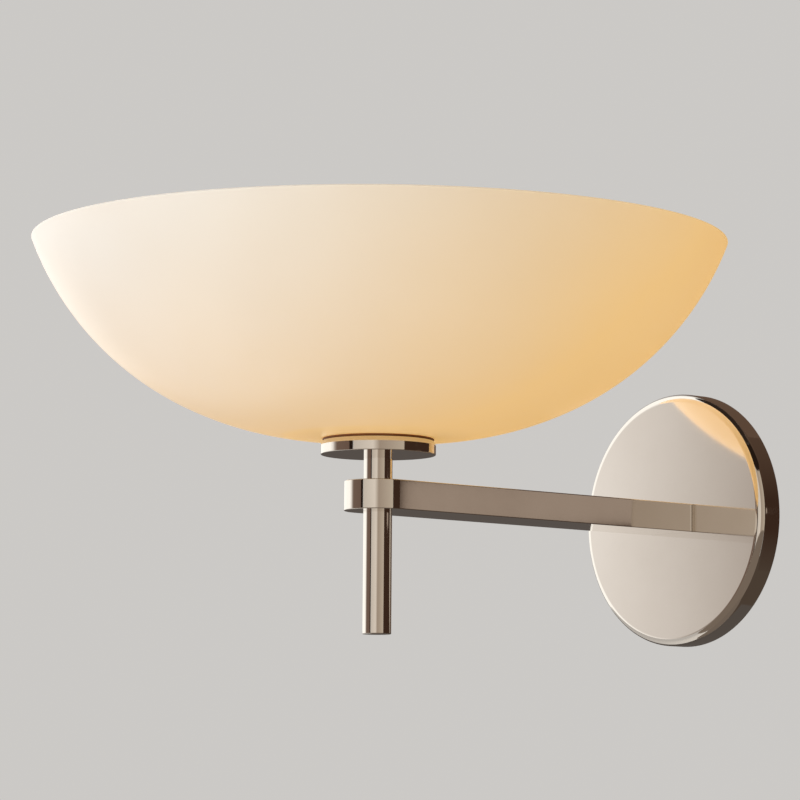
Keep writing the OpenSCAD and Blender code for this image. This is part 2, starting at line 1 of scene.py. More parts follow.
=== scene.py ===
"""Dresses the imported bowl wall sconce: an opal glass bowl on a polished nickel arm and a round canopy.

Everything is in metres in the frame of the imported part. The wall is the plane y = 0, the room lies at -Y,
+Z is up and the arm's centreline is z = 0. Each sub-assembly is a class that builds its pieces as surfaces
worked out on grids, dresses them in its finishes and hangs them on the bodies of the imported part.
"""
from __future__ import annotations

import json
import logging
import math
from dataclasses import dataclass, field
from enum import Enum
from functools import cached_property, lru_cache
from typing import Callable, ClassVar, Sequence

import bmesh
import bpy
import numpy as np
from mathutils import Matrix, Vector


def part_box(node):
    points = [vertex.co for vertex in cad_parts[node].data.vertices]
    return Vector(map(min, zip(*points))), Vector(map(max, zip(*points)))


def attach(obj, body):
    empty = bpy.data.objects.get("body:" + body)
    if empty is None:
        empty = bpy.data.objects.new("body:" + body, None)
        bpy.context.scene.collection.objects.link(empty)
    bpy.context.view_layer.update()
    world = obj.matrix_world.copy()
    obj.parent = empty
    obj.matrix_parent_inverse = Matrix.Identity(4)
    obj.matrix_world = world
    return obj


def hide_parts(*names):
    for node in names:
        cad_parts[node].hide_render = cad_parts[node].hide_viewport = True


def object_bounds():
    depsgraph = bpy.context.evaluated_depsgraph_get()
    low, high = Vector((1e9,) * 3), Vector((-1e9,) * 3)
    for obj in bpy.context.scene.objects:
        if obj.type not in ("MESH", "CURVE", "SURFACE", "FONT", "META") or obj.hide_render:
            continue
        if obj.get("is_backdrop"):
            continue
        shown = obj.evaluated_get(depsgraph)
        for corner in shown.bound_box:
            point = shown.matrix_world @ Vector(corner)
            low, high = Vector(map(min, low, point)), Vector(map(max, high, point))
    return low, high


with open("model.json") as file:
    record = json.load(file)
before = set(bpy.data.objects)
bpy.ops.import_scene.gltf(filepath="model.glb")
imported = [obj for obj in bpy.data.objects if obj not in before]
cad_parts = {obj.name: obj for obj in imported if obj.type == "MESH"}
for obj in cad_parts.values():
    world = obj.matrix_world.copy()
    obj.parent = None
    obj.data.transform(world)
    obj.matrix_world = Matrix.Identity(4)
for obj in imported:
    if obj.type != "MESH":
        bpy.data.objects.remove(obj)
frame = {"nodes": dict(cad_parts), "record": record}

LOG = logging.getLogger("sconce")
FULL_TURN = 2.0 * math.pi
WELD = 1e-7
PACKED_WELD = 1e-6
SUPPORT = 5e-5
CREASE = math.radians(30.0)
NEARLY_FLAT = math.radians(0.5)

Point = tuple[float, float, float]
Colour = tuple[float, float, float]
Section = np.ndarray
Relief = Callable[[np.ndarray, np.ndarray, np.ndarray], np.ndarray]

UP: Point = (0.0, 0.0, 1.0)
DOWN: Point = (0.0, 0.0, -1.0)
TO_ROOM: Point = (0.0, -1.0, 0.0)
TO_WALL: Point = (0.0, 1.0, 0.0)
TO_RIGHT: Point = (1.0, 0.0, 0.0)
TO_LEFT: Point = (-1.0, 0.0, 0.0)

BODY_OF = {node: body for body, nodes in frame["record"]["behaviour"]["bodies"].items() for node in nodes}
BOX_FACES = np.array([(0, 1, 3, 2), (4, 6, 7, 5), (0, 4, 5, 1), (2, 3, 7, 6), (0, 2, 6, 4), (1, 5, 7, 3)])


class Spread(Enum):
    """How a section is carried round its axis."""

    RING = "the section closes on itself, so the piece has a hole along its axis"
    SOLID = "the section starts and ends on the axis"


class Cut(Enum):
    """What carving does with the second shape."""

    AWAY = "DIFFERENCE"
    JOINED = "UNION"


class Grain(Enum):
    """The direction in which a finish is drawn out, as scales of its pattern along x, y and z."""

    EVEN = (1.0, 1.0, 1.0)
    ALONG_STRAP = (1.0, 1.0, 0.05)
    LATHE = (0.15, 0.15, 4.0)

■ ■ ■

### CHALLENGE
Please write out exactly the lines from the start of the data through the line that contains "low, high = Vector((1e9,)", both ends included, and nothing else.

### THE REPLY
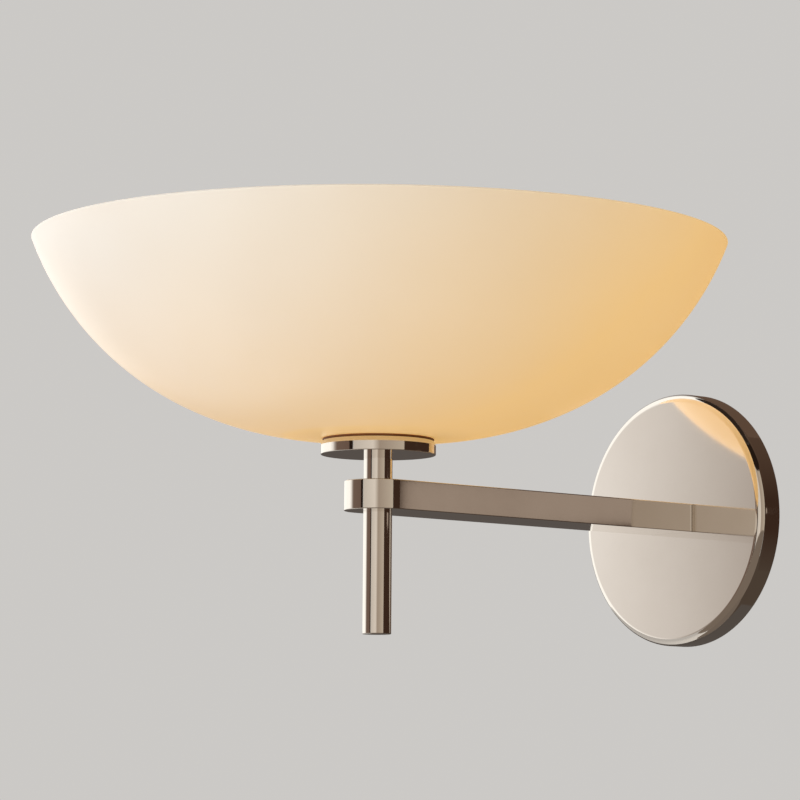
Keep writing the OpenSCAD and Blender code for this image. This is part 2, starting at line 1 of scene.py. More parts follow.
=== scene.py ===
"""Dresses the imported bowl wall sconce: an opal glass bowl on a polished nickel arm and a round canopy.

Everything is in metres in the frame of the imported part. The wall is the plane y = 0, the room lies at -Y,
+Z is up and the arm's centreline is z = 0. Each sub-assembly is a class that builds its pieces as surfaces
worked out on grids, dresses them in its finishes and hangs them on the bodies of the imported part.
"""
from __future__ import annotations

import json
import logging
import math
from dataclasses import dataclass, field
from enum import Enum
from functools import cached_property, lru_cache
from typing import Callable, ClassVar, Sequence

import bmesh
import bpy
import numpy as np
from mathutils import Matrix, Vector


def part_box(node):
    points = [vertex.co for vertex in cad_parts[node].data.vertices]
    return Vector(map(min, zip(*points))), Vector(map(max, zip(*points)))


def attach(obj, body):
    empty = bpy.data.objects.get("body:" + body)
    if empty is None:
        empty = bpy.data.objects.new("body:" + body, None)
        bpy.context.scene.collection.objects.link(empty)
    bpy.context.view_layer.update()
    world = obj.matrix_world.copy()
    obj.parent = empty
    obj.matrix_parent_inverse = Matrix.Identity(4)
    obj.matrix_world = world
    return obj


def hide_parts(*names):
    for node in names:
        cad_parts[node].hide_render = cad_parts[node].hide_viewport = True


def object_bounds():
    depsgraph = bpy.context.evaluated_depsgraph_get()
    low, high = Vector((1e9,) * 3), Vector((-1e9,) * 3)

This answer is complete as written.